With winter only about half over for this year, you likely already are more than ready for spring. You hate the thought of any more snow, ice, below-zero wind chills, shoveling, and all the other things that go along with an Illinois winter. Nevertheless, you persevere in removing the snow from your sidewalks and steps so no one will fall on them and sue you for the injuries they receive. You fervently wish everyone else did the same.

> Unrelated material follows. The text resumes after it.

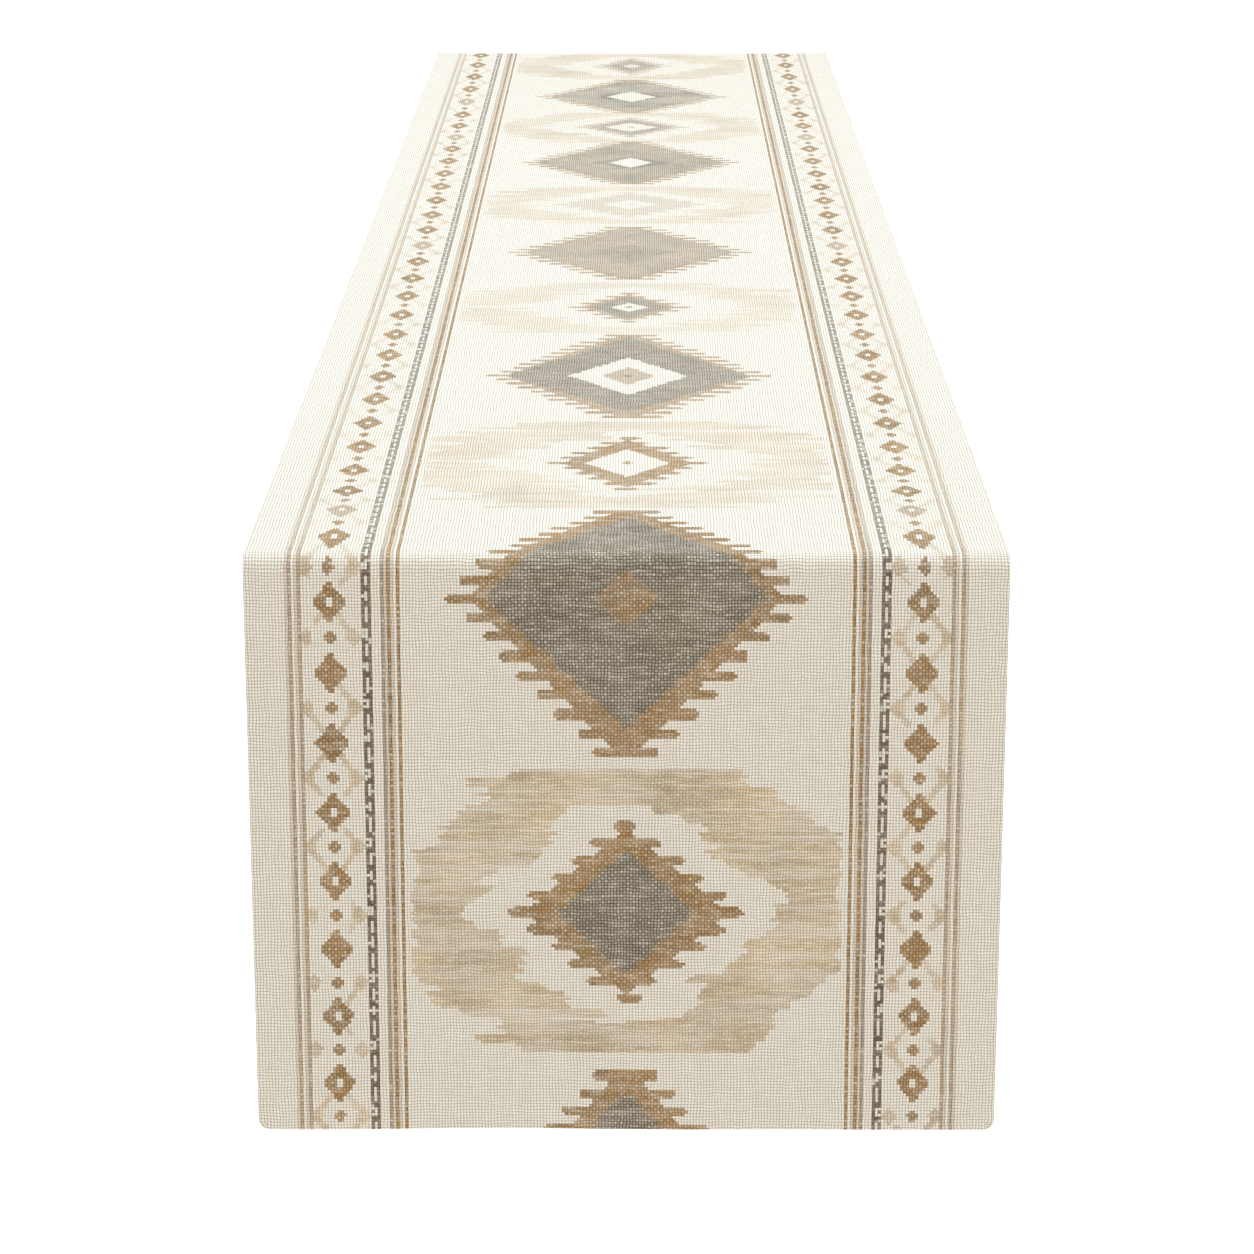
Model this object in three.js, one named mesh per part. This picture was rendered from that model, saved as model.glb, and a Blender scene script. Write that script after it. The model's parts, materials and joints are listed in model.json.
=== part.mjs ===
// A lined table runner, laid lengthwise on a table so that an end hangs down over each end of it.
//
// The face cloth has a margin turned under along every edge, mitred at the corners. The lining lies inside
// that turned margin, level with it, and a slip-stitch thread runs in the groove between the two.
// Every layer is cut where the cloth turns over an edge of the table: a flat panel on the table, a bend over
// each edge, and a hanging end below each bend.
//
// Millimetres, +Z up. X is across the runner and Y along it, with the near end at -Y and left at -X.
// The origin is the middle of the underside, on the table top.

import * as THREE from "three";

// ---- Driving sizes ----

const runnerWidth = 305;
const finishedLength = 1829; // hem to hem, along the cloth
const tableLength = 1335; // flat on the table, from one bend to the other
const bendRadius = 5; // of the underside, over the table's edge
const dropLeanDegrees = 4; // how far a hanging end stands out from plumb
const faceThickness = 1;
const liningThickness = 0.8;
const turningWidth = 18; // margin of face cloth turned under
const cornerRadius = 4.5; // rounding left on a turned corner
const threadDiameter = 0.5; // slip-stitch thread

// ---- Clearances ----

const layerGap = 0.3; // between one layer and the next
const pieceGap = 0.3; // between pieces that meet edge to edge

// ---- How finely round shapes are cut ----

const bendSteps = 12;
const cornerSteps = 5;
const threadSides = 8;

// ---- Sizes that follow ----

const faceBase = Math.max(faceThickness, liningThickness) + layerGap;
const totalThickness = faceBase + faceThickness;
const neutralRadius = bendRadius + totalThickness / 2;
const bendAngle = THREE.MathUtils.degToRad(90 - dropLeanDegrees);
const bendLength = neutralRadius * bendAngle;
const dropLength = (finishedLength - tableLength) / 2 - bendLength;
const grooveWidth = threadDiameter + 2 * pieceGap;
const liningInset = turningWidth + grooveWidth;
const threadInset = turningWidth + grooveWidth / 2;

// ---- Finishes ----

const finishes = {
  face: { color: 0xf1ebde, roughness: 0.9 },
  lining: { color: 0xe9e2d2, roughness: 0.92 },
  thread: { color: 0xe4dac4, roughness: 0.75 },
};

function addPiece(group, name, geometry, finish) {
  const material = new THREE.MeshStandardMaterial({ ...finishes[finish], metalness: 0 });
  const piece = new THREE.Mesh(geometry, material);
  piece.name = name;
  group.add(piece);
}

// ---- Outlines ----
// A flat outline is a list of [across, along] points. Across runs from 0 at one edge to runnerWidth at the
// other, and along is Y in the panel's own frame.

function mirrored(points) {
  return points.map(([across, along]) => [runnerWidth - across, along]).reverse();
}

function rectangle(left, right, start, end) {
  return [
    [left, start],
    [left, end],
    [right, end],
    [right, start],
  ];
}

// Points round a hem corner: angle 0 is on the side edge and a quarter turn is on the hem.
function cornerArc(hem, fromAngle, toAngle) {
  const points = [];
  for (let step = 0; step <= cornerSteps; step++) {
    const angle = THREE.MathUtils.lerp(fromAngle, toAngle, step / cornerSteps);
    const across = cornerRadius * (1 - Math.cos(angle));
    const along = hem - cornerRadius * (1 - Math.sin(angle));
    points.push([across, along]);
  }
  return points;
}

function hemmedFaceOutline(start, hem) {
  const corner = cornerArc(hem, 0, Math.PI / 2);
  return [[0, start], ...corner, ...mirrored(corner), [runnerWidth, start]];
}

// The side margin stops short of the mitre line by the gap between the pieces.
function mitredSideOutline(start, hem) {
  const mitreAngle = Math.acos(pieceGap / cornerRadius) - Math.PI / 4;
  const mitreTop = hem - turningWidth - pieceGap * Math.SQRT2;
  return [[0, start], ...cornerArc(hem, 0, mitreAngle), [turningWidth, mitreTop], [turningWidth, start]];
}

function mitredHemOutline(hem) {
  const corner = cornerArc(hem, Math.PI / 4, Math.PI / 2);
  const inner = hem - turningWidth;
  return [[turningWidth, inner], ...corner, ...mirrored(corner), [runnerWidth - turningWidth, inner]];
}

// ---- Layers ----

function flatLayer(points, base, thickness) {
  const corners = points.map(([across, along]) => new THREE.Vector2(across - runnerWidth / 2, along));
  const settings = { depth: thickness, bevelEnabled: false };
  return new THREE.ExtrudeGeometry(new THREE.Shape(corners), settings).translate(0, 0, base);
}

// A point of the bend at the +Y end, at a height above the underside, as [along, up].
function bendPoint(height, angle) {
  const radius = bendRadius + height;
  return [tableLength / 2 + radius * Math.sin(angle), radius * Math.cos(angle) - bendRadius];
}

function bendArc(height) {
  const points = [];
  for (let step = 0; step <= bendSteps; step++) {
    const [along, up] = bendPoint(height, (bendAngle * step) / bendSteps);
    points.push(new THREE.Vector2(along, up));
  }
  return points;
}

function bentLayer(left, right, base, thickness) {
  const section = new THREE.Shape([...bendArc(base + thickness), ...bendArc(base).reverse()]);
  const geometry = new THREE.ExtrudeGeometry(section, { depth: right - left, bevelEnabled: false });
  // The section stands in the YZ plane and is drawn out along X.
  const alongY = new THREE.Vector3(0, 1, 0);
  const alongZ = new THREE.Vector3(0, 0, 1);
  const alongX = new THREE.Vector3(1, 0, 0);
  geometry.applyMatrix4(new THREE.Matrix4().makeBasis(alongY, alongZ, alongX));
  return geometry.translate(left - runnerWidth / 2, 0, 0);
}

// ---- Threads ----

class BendPath extends THREE.Curve {
  constructor(across) {
    super();
    this.across = across - runnerWidth / 2;
  }

  getPoint(share, target = new THREE.Vector3()) {
    const [along, up] = bendPoint(threadDiameter / 2, bendAngle * share);
    return target.set(this.across, along, up);
  }
}

function straightPath([fromAcross, fromAlong], [toAcross, toAlong]) {
  const height = threadDiameter / 2;
  const from = new THREE.Vector3(fromAcross - runnerWidth / 2, fromAlong, height);
  const to = new THREE.Vector3(toAcross - runnerWidth / 2, toAlong, height);
  return new THREE.LineCurve3(from, to);
}

function threadGeometry(path, steps) {
  const section = new THREE.Shape().absarc(0, 0, threadDiameter / 2, 0, 2 * Math.PI, false);
  return new THREE.ExtrudeGeometry(section, { extrudePath: path, steps, curveSegments: threadSides });
}

// ---- The three kinds of segment ----

// The pieces that lie along one long edge have a plain form for the left, which is mirrored for the right.
function edgeForms(flipped) {
  return [
    { side: "left", place: flipped ? mirrored : (points) => points },
    { side: "right", place: flipped ? (points) => points : mirrored },
  ];
}

function addTablePanel() {
  const group = new THREE.Group();
  const end = tableLength / 2 - pieceGap;
  const face = rectangle(0, runnerWidth, -end, end);
  addPiece(group, "face_cloth_top", flatLayer(face, faceBase, faceThickness), "face");
  const lining = rectangle(liningInset, runnerWidth - liningInset, -end, end);
  addPiece(group, "lining_top", flatLayer(lining, 0, liningThickness), "lining");
  for (const { side, place } of edgeForms(false)) {
    const turning = place(rectangle(0, turningWidth, -end, end));
    addPiece(group, `${side}_turning_top`, flatLayer(turning, 0, faceThickness), "face");
    const [from, to] = place([
      [threadInset, -end],
      [threadInset, end],
    ]);
    addPiece(group, `${side}_stitch_top`, threadGeometry(straightPath(from, to), 1), "thread");
  }
  return group;
}

function addBend(group, end) {
  const name = (piece) => `${piece}_${end.name}_bend`;
  const face = bentLayer(0, runnerWidth, faceBase, faceThickness);
  addPiece(group, name("face_cloth"), face, "face");
  const lining = bentLayer(liningInset, runnerWidth - liningInset, 0, liningThickness);
  addPiece(group, name("lining"), lining, "lining");
  for (const { side, place } of edgeForms(end.flipped)) {
    const edges = place([
      [0, 0],
      [turningWidth, 0],
    ]);
    const [left, right] = edges.map(([across]) => across).sort((a, b) => a - b);
    addPiece(group, name(`${side}_turning`), bentLayer(left, right, 0, faceThickness), "face");
    const [[across]] = place([[threadInset, 0]]);
    const thread = threadGeometry(new BendPath(across), bendSteps);
    addPiece(group, name(`${side}_stitch`), thread, "thread");
  }
}

function addHangingPanel(group, end) {
  const name = (piece) => `${piece}_${end.name}_drop`;
  const face = hemmedFaceOutline(pieceGap, dropLength);
  addPiece(group, name("face_cloth"), flatLayer(face, faceBase, faceThickness), "face");
  const liningEnd = dropLength - liningInset;
  const lining = rectangle(liningInset, runnerWidth - liningInset, pieceGap, liningEnd);
  addPiece(group, name("lining"), flatLayer(lining, 0, liningThickness), "lining");
  for (const { side, place } of edgeForms(end.flipped)) {
    const turning = place(mitredSideOutline(pieceGap, dropLength));
    addPiece(group, name(`${side}_turning`), flatLayer(turning, 0, faceThickness), "face");
    const [from, to] = place([
      [threadInset, pieceGap],
      [threadInset, dropLength - threadInset],
    ]);
    addPiece(group, name(`${side}_stitch`), threadGeometry(straightPath(from, to), 1), "thread");
  }
  const hemTurning = mitredHemOutline(dropLength);
  addPiece(group, name("hem_turning"), flatLayer(hemTurning, 0, faceThickness), "face");
  const hemThreadInset = threadInset + threadDiameter / 2 + pieceGap;
  const from = [hemThreadInset, dropLength - threadInset];
  const to = [runnerWidth - hemThreadInset, dropLength - threadInset];
  addPiece(group, name("hem_stitch"), threadGeometry(straightPath(from, to), 1), "thread");
}

// An end is made at +Y: its bend, and its hanging panel turned down from the level to hang below the bend.
// The near end is the same end turned half round, which swaps its left and right.
function addEnd(end) {
  const group = new THREE.Group();
  addBend(group, end);
  const panel = new THREE.Group();
  const [along, up] = bendPoint(0, bendAngle);
  panel.position.set(0, along, up);
  panel.rotation.x = -bendAngle;
  addHangingPanel(panel, end);
  group.add(panel);
  group.rotation.z = end.flipped ? Math.PI : 0;
  return group;
}

const runner = new THREE.Group();
runner.add(addTablePanel());
runner.add(addEnd({ name: "near", flipped: true }));
runner.add(addEnd({ name: "far", flipped: false }));

export default runner;
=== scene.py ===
"""A lined cotton table runner, draped over the two ends of a table that isn't there.

The cloth is cut flat, woven with its pattern, and then laid over the table's edges by a Geometry Nodes tree.
Everything is in metres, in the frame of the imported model: X across the runner, Y along it, +Z up, with the
origin in the middle of the underside.
"""

import json
import math

import bpy
import numpy as np
from mathutils import Euler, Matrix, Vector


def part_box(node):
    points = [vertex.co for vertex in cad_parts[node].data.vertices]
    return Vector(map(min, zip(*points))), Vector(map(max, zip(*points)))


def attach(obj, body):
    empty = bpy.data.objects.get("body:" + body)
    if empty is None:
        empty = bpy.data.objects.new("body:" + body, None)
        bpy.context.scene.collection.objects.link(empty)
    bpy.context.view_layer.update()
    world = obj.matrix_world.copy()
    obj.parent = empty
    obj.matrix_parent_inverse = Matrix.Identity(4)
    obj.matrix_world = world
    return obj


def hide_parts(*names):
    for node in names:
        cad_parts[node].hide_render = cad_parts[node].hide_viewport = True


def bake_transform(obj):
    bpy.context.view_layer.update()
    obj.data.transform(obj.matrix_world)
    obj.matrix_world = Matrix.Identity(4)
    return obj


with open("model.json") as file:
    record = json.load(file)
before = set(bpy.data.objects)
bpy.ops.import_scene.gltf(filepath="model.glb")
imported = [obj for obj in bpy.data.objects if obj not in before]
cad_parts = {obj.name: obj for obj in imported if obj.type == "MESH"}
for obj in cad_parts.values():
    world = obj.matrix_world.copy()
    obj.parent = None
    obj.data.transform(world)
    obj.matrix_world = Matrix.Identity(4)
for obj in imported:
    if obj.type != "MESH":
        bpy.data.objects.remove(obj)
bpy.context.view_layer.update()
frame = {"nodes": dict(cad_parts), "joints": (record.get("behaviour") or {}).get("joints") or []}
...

It may surprise you to learn that Illinois law does not require individuals and businesses to remove the snow and ice on their property. Furthermore, Illinois law does not automatically allow you to recover damages in a slip-and-fall lawsuit if you fell because of snow and ice. Why? Because, as Mondaq.com points out, rather than following the “reasonable care” rule, Illinois still follows the “natural accumulation” rule.

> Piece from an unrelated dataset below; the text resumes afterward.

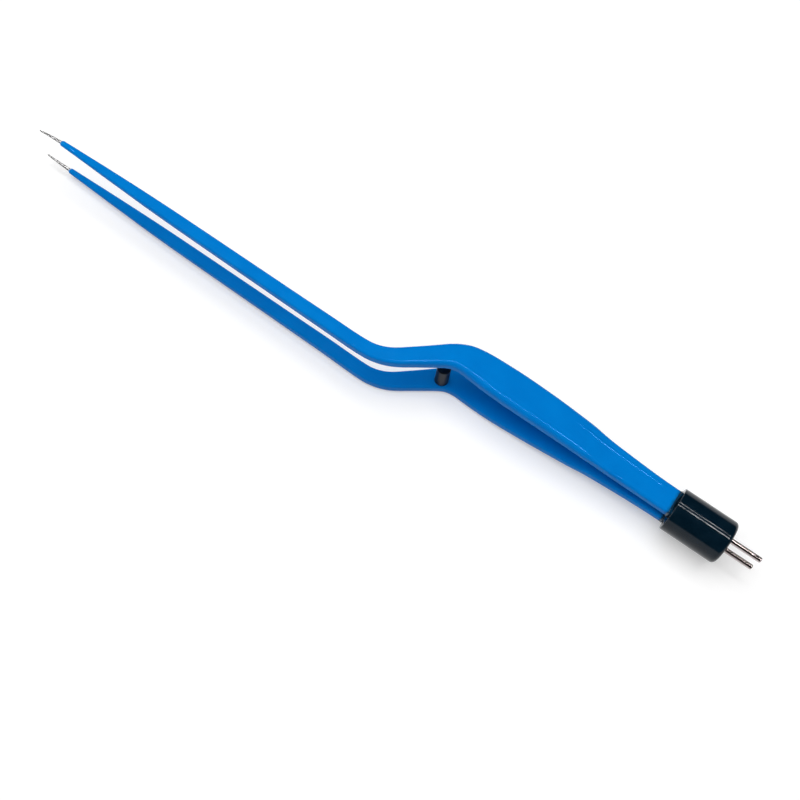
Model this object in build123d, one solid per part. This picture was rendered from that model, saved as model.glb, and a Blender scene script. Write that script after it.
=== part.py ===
from build123d import *

import math
import os

# Bipolar forceps, bayonet pattern, lying on one side.
# While it is drawn, X runs from the tips to the contact pins along the handle's axis, Y is across
# the arms' width and Z is the way the arms open, with the plane between the arms at Z = 0.
# All sizes are in millimetres and degrees.

# Arms: lengths along the centre line
bare_tip_length = 8.6
taper_length = 44.0
working_length = 126.0
bayonet_offset = 15.0
bayonet_angle = 40.6
front_bend_radius = 16.0
rear_bend_radius = 14.0
grip_length = 37.7
grip_widest_from_bend = 11.5
grip_taper_length = 12.0
shoulder_length = 3.8
tail_length = 24.35
embedded_length = 4.6

# Arms: width of the steel, seen from the side
tip_width = 0.40
neck_width = 1.05
shaft_width = 3.30
bend_width = 3.72
ramp_front_width = 4.68
ramp_rear_width = 5.95
grip_front_width = 8.90
grip_width = 10.15
grip_rear_width = 9.05
tail_front_width = 8.30
tail_width = 7.20

# Arms: thickness of the steel, seen from above
tip_thickness = 0.45
neck_thickness = 0.65
shaft_thickness = 1.35
ramp_front_thickness = 2.30
grip_thickness = 2.70
tail_front_thickness = 2.15
tail_thickness = 1.95

# Arms: distance from the middle plane to the steel's inner face, at rest
tip_half_gap = 5.45
neck_half_gap = 6.25
shaft_half_gap = 5.73
bend_half_gap = 6.37
ramp_half_gap = 6.29
grip_front_half_gap = 5.99
grip_rear_half_gap = 3.38
tail_front_half_gap = 2.70
tail_half_gap = 1.60

# Arms: distance of the sections' middle from the centre line, towards the hump's side
neck_side = 0.20
bend_side = -0.24
ramp_side = -0.47
grip_front_side = -0.32
grip_rear_side = 0.32
tail_front_side = 0.26
tail_side = 0.10

# Rounding of the steel's long edges
tip_rounding = 0.18
slim_rounding = 0.30
inner_rounding = 0.30
grip_rounding = 1.15
tail_rounding = 0.45

# Blunt end of each point
nose_length = 0.20
nose_share = 0.60

# Insulating skin
coat = 0.35
coat_lip_length = 0.45
coat_lip = 0.12

# Stop peg
peg_from_grip = 9.0
peg_side_offset = 1.2
peg_depth = 2.2
peg_diameter = 4.2
peg_top_diameter = 4.0
peg_edge = 0.25
peg_shank_diameter = 2.0
peg_seat_gap = 0.05
peg_stop_gap = 0.25
tip_stop_gap = 0.20

# Connector sleeve
sleeve_diameter = 13.0
sleeve_length = 16.85
sleeve_wall = 0.6
rear_wall = 2.4
rear_rounding = 1.2
rim_edge = 0.12

# Contact pins
pin_spacing = 6.35
pin_diameter = 1.6
pin_reach = 9.3
pin_end_rounding = 0.35
neck_diameter = 1.0
neck_reach = 0.15
collar_diameter = 3.4
collar_length = 1.0
cup_diameter = 2.8
cup_bore = 2.0
cup_depth = 3.0
cup_floor = 1.2

# Blade tongues in the solder cups
tongue_width = 1.20
tongue_thickness = 0.80
tongue_depth = 2.4

# Potting resin
resin_rise = 0.5
resin_dip = 0.2
resin_crest_radius = 4.1
arm_slot_clearance = 0.30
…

Under this rule, if you file a premises liability lawsuit against the person or business on whose property you fell on icy or snowy ground and hurt yourself, you face the almost impossible burden of proving that you fell due to “unnatural” causes rather than “natural” ones. Illinois’s Pattern Jury Instruction 125.04 actually speaks to this. It lists such things as the following as examples of “unnatural” causes:
- ”Negligence of the property owner in leaving spilled liquid in a high traffic area”
- ”Negligent maintenance of the underlying sidewalk/parking lot by the property owner”
- ”Impaired or altered drainage of the premises”
Given that in 2010 Massachusetts overruled its case establishing the natural accumulation rule, will Illinois eventually likewise opt for the reasonable care standard instead? We can only wait and see.